Posted in FILM with tags , , , , , on October 25, 2020 by dcairns

“If l could get at Warner Bros a picture with Bette Davis, whom I considered an excellent actress,·or anybody of this kind, I was happy,
no matter how bad the subject was nor how little time I had to do the picture. The whole conception of picturemaking was not to do something too bad (this, already, made us very happy), for this weekly check we were getting.” ~ Anatole Litvak, Oral History.

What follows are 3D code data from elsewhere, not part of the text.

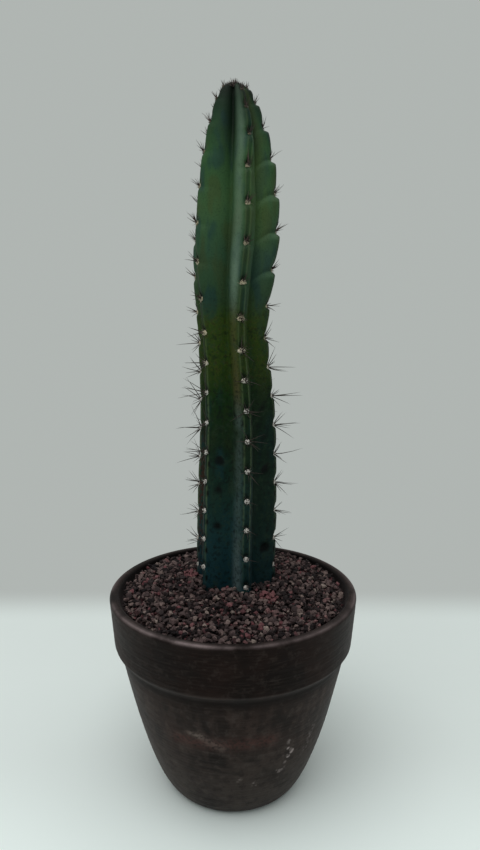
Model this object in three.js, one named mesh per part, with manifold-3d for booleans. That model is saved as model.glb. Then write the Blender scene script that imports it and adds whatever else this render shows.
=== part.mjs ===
// A columnar cactus growing in a round clay pot, with crushed lava spread over its soil.
// Millimetres, +Z up. The origin is the centre of the pot's foot, on the surface it stands on.
// Compass angles on the stem are in degrees from the front (-Y), growing towards +X.
import * as THREE from 'three';
import { mergeVertices } from 'three/addons/utils/BufferGeometryUtils.js';
import Module from 'manifold-3d';

const wasm = await Module();
wasm.setup();

// Pot: a thick rim band over a wall that curves in to a small foot.
const RIM_RADIUS = 100;
const POT_HEIGHT = 165;
const BAND_HEIGHT = 42;
const BAND_CORNER = 4;
const BAND_UNDERCUT = 4.5;
const BAND_TAPER = 3;
const NECK_RADIUS = 92;
const FOOT_RADIUS = 51;
const FOOT_CURVE = 0.6;
const WALL = 7.5;
const FLOOR = 9;
const FLOOR_CORNER = 5;
const DRAIN_RADIUS = 12.5;
const FOOT_RECESS = 1.5;
const FOOT_RING = 9;
const LIP_ROUND = 2.5;
const TURNS = 48;

// Fill: soil up to SOIL_TOP, and lava on it that rises a little towards the stem.
const FIT_GAP = 0.3;
const SOIL_TOP = 142;
const LAVA_EDGE = 162.5;
const LAVA_AT_STEM = 169;
const LAVA_SLOPE = { from: 30, to: 95 };
const GRIT_CELL = 7;
const GRIT_RELIEF = 4;
const STONE_COUNT = 32;
const STONE_RADIUS = 5;
const STONE_SQUASH = 0.75;

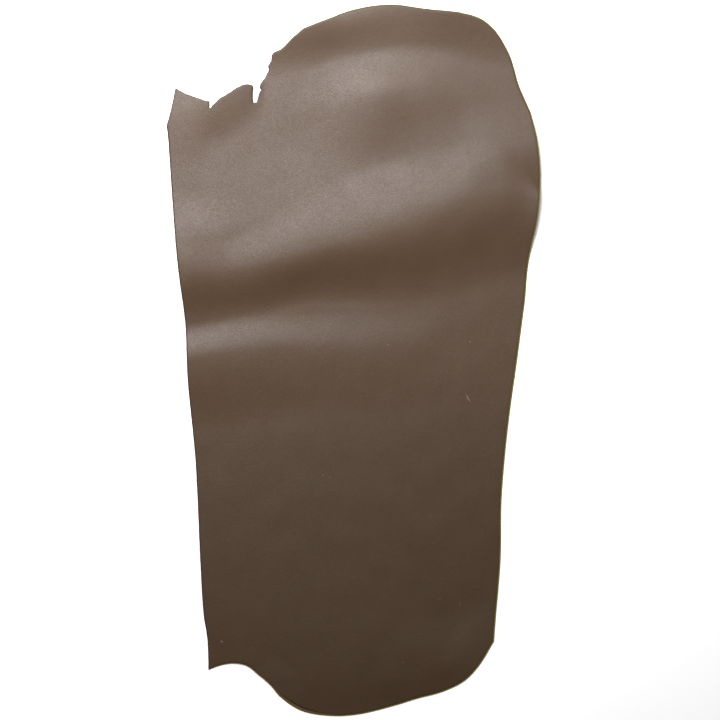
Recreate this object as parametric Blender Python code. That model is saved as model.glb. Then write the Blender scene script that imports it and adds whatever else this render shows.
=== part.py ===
"""A leather hide: one whole piece of leather with a cut edge, laid out grain side up.

Metres, +Z up.  +Y runs to the neck end and +X to the belly edge.  The origin is under the middle
of the hide's box, in the plane that the hide rests on.  The butt half lies on that plane, but for
a low swell before its end.  Across the neck half the leather stands in soft folds, and it
touches down between them.
"""

from collections import namedtuple
from math import cos, pi, radians, sqrt

import bpy
from mathutils import Vector
from mathutils.geometry import delaunay_2d_cdt
from mathutils.kdtree import KDTree

THICKNESS = 0.0025          # leather, grain to flesh side
EDGE_STEP = 0.015           # longest side of the rim along the long cut edges
TORN_STEP = 0.005           # the same where the neck end is torn and notched
FOLD_GRID = 0.020           # spacing of the surface's points where the hide is folded
FLAT_GRID = 0.032           # and where it lies flat
FOLD_ZONE = -0.080          # the folded half reaches down to this y
RIM_CLEARANCE = 0.55        # grid points stay this share of a spacing away from the rim
SMOOTH_ANGLE = 40           # degrees; the cut edge is sharper than this

LEATHER_COLOUR = (0.060, 0.040, 0.026, 1.0)
LEATHER_ROUGHNESS = 0.48

# The outline, counter-clockwise from the tip of the spine-side flap.  Each stretch is one smooth
# curve through its points (x, y).  It ends in a corner, where the next stretch starts.
FLAP_SIDE = (
    (-0.356, 0.546), (-0.360, 0.525), (-0.369, 0.484),
)
SPINE_EDGE = (
    (-0.369, 0.484), (-0.373, 0.472), (-0.371, 0.450), (-0.364, 0.350), (-0.351, 0.200),
    (-0.336, 0.070), (-0.330, -0.050), (-0.316, -0.200), (-0.306, -0.410), (-0.300, -0.505),
    (-0.292, -0.560), (-0.290, -0.618),
)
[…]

The sense that the scenarists of ALL THIS, AND HEAVEN TOO are not quite on top of things is reawakened by the surprise appearance of two seasonal intertitles well into the second act. Given that the story is being narrated by Bette Davis during a French class — those kids are going to be utterly at sea in Le Havre — one wonders, did Bette include the intertitle in her recounting of how her arrival as governess for the children of Charles Boyer and Barbara O’Neil (Scarlett O’Hara’s mum; quite bad in this) caused everyone to die. You definitely get a much better experience with this mostly stodgy, “quality” drama from WB if you imagine that Bette is lying her ass off and she’s totally murdered everyone, including her class. We could come out of flashback to find her surrounded by corpses at schooldesks.

The Halloween sequence abruptly allows Anatole Litvak to conjure some nice spooky atmosphere, then it’s back to the wretched plot. The interesting thing about the true story this derives from is that it helped inspire the 1848 revolution, but we don’t see any of that.

My cunning plan was, or should have been, to make Anatole Litvak Week One take us up to the war, which caused a dramatic shift in Litvak’s whole approach to his work. But I’ve run out of weekdays and I have pieces to write on CASTLE ON THE HUDSON, CITY FOR CONQUEST, OUT OF THE FOG, BLUES IN THE NIGHT and maybe THIS ABOVE ALL (dunno, haven’t watched yet). Three of the above are going to share a single post, though. To hell with THE SISTERS. So what I’ll maybe do is run a couple of pieces next week on their own, just to keep the cauldron simmering, and jump back into Week Two, as planned, in November.

Still, ALL THIS, AND HEAVEN TOO stars Margo Channing; Adam Belinsky; Lloyd Hart; Ellen – his wife; Dinah Lord; Parthy Ann Hawks; Oliver Larrabee; Garbitsch; Colonel Skeffington; Walter Parks Thatcher; Lord Marshmorton; Mrs. Pike; Maureen Robinson; Randy Monaghan – as a Girl; Lars-Erik; Franz Liszt; Rameses I; Pa Dillinger (uncredited); Mrs. Stark – Jim’s grandmother; James Kirkham; and undetermined secondary role.